I published a photograph of a renovated Yarmouth South Town seat now a museum exhibit. Ian Wells, of Yarmouth, tells me: “The bench is still at the National Railway Museum in York. The supports at each end are cast with fish and shells.”

From Peter Allard, of Mallard Way, Bradwell, came this e-mail: “After the last steam trains into Yarmouth Vauxhall in November 1961, I clearly remember seeing one in January 1964. I have a photograph of this locomotive getting up steam in the sidings alongside Breydon Water.

“The purpose of its visit apparently was to heat the railway carriages in the extensive new sidings that had recently been erected to the west of the station. These were for various purposes, including cleaning.”

Another correspondent was Paul Godfrey, now resident in Lowestoft: “My grandfather Barry (Jack) Godfrey was a railwayman. In the 1950s my grandmother took me by bus to Lowestoft from her home in Gorleston to see Jack at work. He was a crane driver (for the railway) on the dockside in Lowestoft. Before Gorleston North Station was bombed in WW2 Jack worked there but I do not know in what capacity.

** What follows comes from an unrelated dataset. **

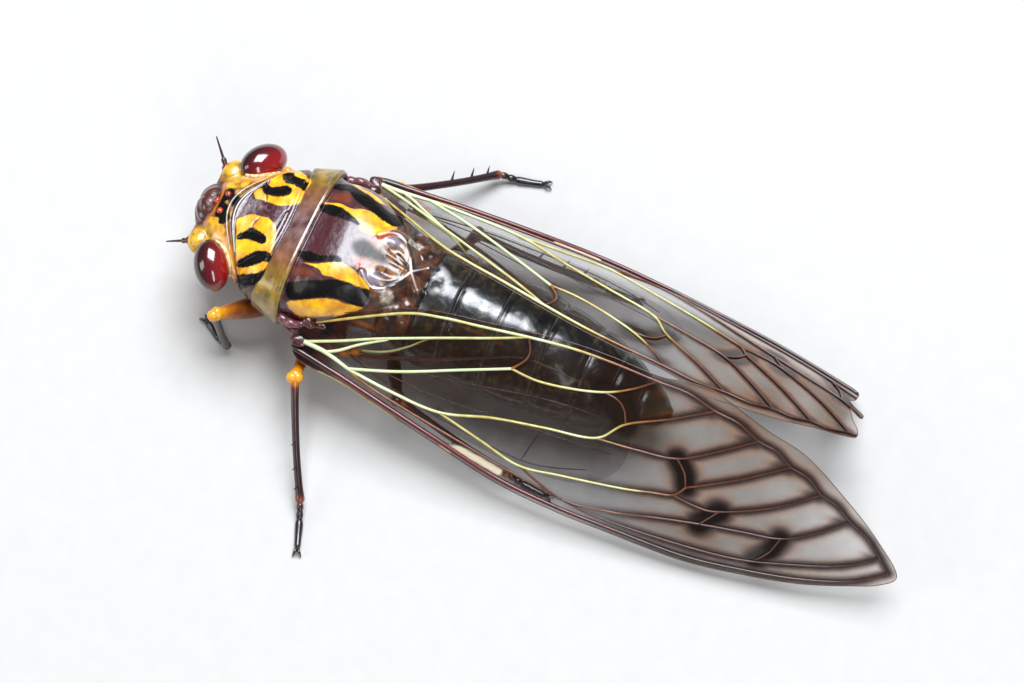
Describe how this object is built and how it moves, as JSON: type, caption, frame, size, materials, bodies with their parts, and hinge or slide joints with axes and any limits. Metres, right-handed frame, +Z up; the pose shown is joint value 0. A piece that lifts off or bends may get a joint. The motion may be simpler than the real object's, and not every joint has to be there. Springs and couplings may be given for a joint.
{
  "type": "cicada",
  "caption": "Life-size model of a Champaka wallacei cicada resting on its feet, wings folded roof-like over a black, orange and red-brown body.",
  "frame": {"origin": "on the ground plane under the feet, at the middle of the insect's outline seen from above", "axes": "+X to the insect's left, -Y the way it faces, +Y towards the wing tips, +Z up"},
  "size_m": [0.0352, 0.0594, 0.0116],
  "materials": {
    "head_cuticle": "wet, glossy yellow-orange and red-brown cuticle",
    "thorax_cuticle": "glossy cuticle, orange-yellow with black bars and a red-purple middle",
    "abdomen_cuticle": "glossy black cuticle with silver-white patches",
    "dark_cuticle": "glossy red-brown cuticle",
    "eye": "smooth glossy dark red",
    "wing_membrane": "clear, faintly smoky membrane with yellow-green to brown veins",
    "leg_brown": "glossy orange-brown cuticle",
    "leg_dark": "glossy dark purple-brown cuticle"
  },
  "bodies": {
    "root": {"head": "head_cuticle", "eye_left": "eye", "eye_right": "eye", "antenna_left": "dark_cuticle", "antenna_right": "dark_cuticle", "rostrum": "dark_cuticle", "pronotum": "thorax_cuticle", "mesothorax": "thorax_cuticle", "metathorax": "dark_cuticle", "abdomen": "abdomen_cuticle", "abdomen_tip": "abdomen_cuticle", "operculum_left": "dark_cuticle", "operculum_right": "dark_cuticle", "forewing_left": "wing_membrane", "forewing_right": "wing_membrane", "hindwing_left": "wing_membrane", "hindwing_right": "wing_membrane", "coxa_fore_left": "leg_brown", "femur_fore_left": "leg_brown", "tibia_fore_left": "leg_dark", "tarsus_fore_left": "leg_dark", "coxa_fore_right": "leg_brown", "femur_fore_right": "leg_brown", "tibia_fore_right": "leg_dark", "tarsus_fore_right": "leg_dark", "coxa_mid_left": "leg_brown", "femur_mid_left": "leg_brown", "tibia_mid_left": "leg_dark", "tarsus_mid_left": "leg_dark", "coxa_mid_right": "leg_brown", "femur_mid_right": "leg_brown", "tibia_mid_right": "leg_dark", "tarsus_mid_right": "leg_dark", "coxa_hind_left": "leg_brown", "femur_hind_left": "leg_brown", "tibia_hind_left": "leg_dark", "tarsus_hind_left": "leg_dark", "coxa_hind_right": "leg_brown", "femur_hind_right": "leg_brown", "tibia_hind_right": "leg_dark", "tarsus_hind_right": "leg_dark"}
  },
  "joints": []
}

“My grandfather died in the late 1950s and my grandmother became a railway widow with so many free rail warrants each year. Once she took me to London by train from South Town to Liverpool Street via the old route through St Olaves to Beccles.

“There was much shunting at Beccles while the Lowestoft section of the train was coupled on. On arrival at Liverpool Street we marched up the platform to see the locomotive, a B17 City of London in its postwar non-streamlined form.

“A friend of my grandparents was Labour councillor Herbert Muskett, a railwayman who worked as a driver; around 1958 he was mayor of Yarmouth.

“About 1963 he invited me and a school friend, Chris Hopkins, to join him on the footplate of what I believe we now know as a Class 37 diesel. He shunted a passenger train up to the cleaning platform at Vauxhall and then brought the loco back to the yard at Vauxhall, an experience I often remember.

“Another time we joined him at Vauxhall one Sunday to see a Thompson B1 near the engine shed that was being used there for carriage heating purposes. Again we were allowed on the footplate. I believe the B1 had its couplings removed so that it could not haul a train.

“I went to the newly-built Cliff Park School in Gorleston that was right next to the South Town to Lowestoft line.

“In summer 1961 we often observed steam workings of trains out of the classroom windows with sad, dirty and tired looking locomotives that were used for the last leg from Lowestoft to Yarmouth but after this I do not recall steam working on the line.”

Chris Wright had written that his Uncle Ted Gilbert was a senior engine driver at Yarmouth...which prompted a message from a puzzled John Cooper, of Burnt Lane, Gorleston, who also had a Yarmouth-based engine-driving Uncle Ted Gilbert and doubted if this was coincidence. “The Wrights do not ring a bell,” he added.

I have put John and Chris in touch with one another to swap memories, for it transpires that Ted Gilbert was indeed the brother of John’s mother Stella (nee Gilbert) – but he was also a close friend of Chris’s family, always known to him as “Uncle Ted.”